TASK DETAILS: Copy all of the material below exactly.

▼

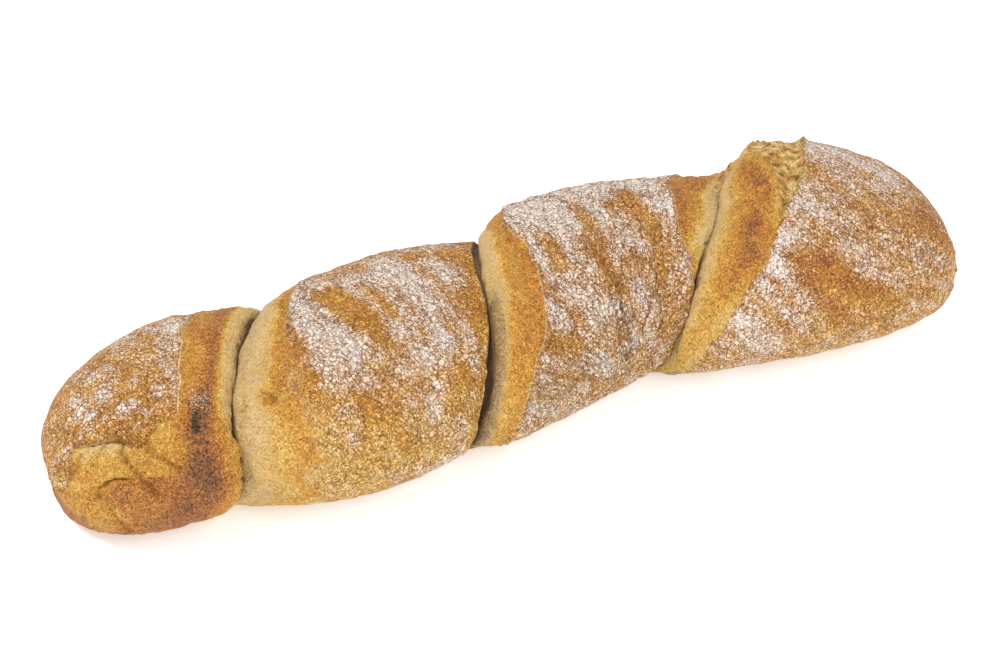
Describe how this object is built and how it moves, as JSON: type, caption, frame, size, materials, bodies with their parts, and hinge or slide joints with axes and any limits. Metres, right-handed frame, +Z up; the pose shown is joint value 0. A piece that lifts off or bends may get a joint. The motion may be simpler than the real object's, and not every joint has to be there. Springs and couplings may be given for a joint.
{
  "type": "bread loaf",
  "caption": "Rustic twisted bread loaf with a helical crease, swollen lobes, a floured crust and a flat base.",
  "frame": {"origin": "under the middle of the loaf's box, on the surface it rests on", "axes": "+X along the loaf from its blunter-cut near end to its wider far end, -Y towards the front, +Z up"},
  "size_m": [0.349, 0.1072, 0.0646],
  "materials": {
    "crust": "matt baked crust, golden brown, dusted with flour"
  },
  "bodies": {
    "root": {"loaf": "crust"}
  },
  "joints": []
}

▲

REPLY:
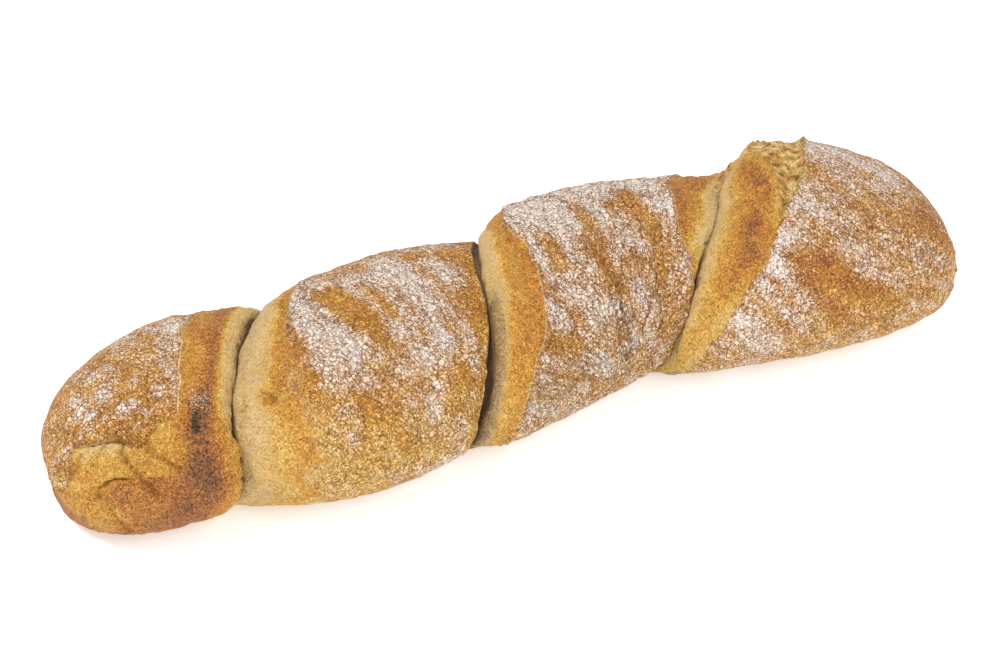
Describe how this object is built and how it moves, as JSON: type, caption, frame, size, materials, bodies with their parts, and hinge or slide joints with axes and any limits. Metres, right-handed frame, +Z up; the pose shown is joint value 0. A piece that lifts off or bends may get a joint. The motion may be simpler than the real object's, and not every joint has to be there. Springs and couplings may be given for a joint.
{
  "type": "bread loaf",
  "caption": "Rustic twisted bread loaf with a helical crease, swollen lobes, a floured crust and a flat base.",
  "frame": {"origin": "under the middle of the loaf's box, on the surface it rests on", "axes": "+X along the loaf from its blunter-cut near end to its wider far end, -Y towards the front, +Z up"},
  "size_m": [0.349, 0.1072, 0.0646],
  "materials": {
    "crust": "matt baked crust, golden brown, dusted with flour"
  },
  "bodies": {
    "root": {"loaf": "crust"}
  },
  "joints": []
}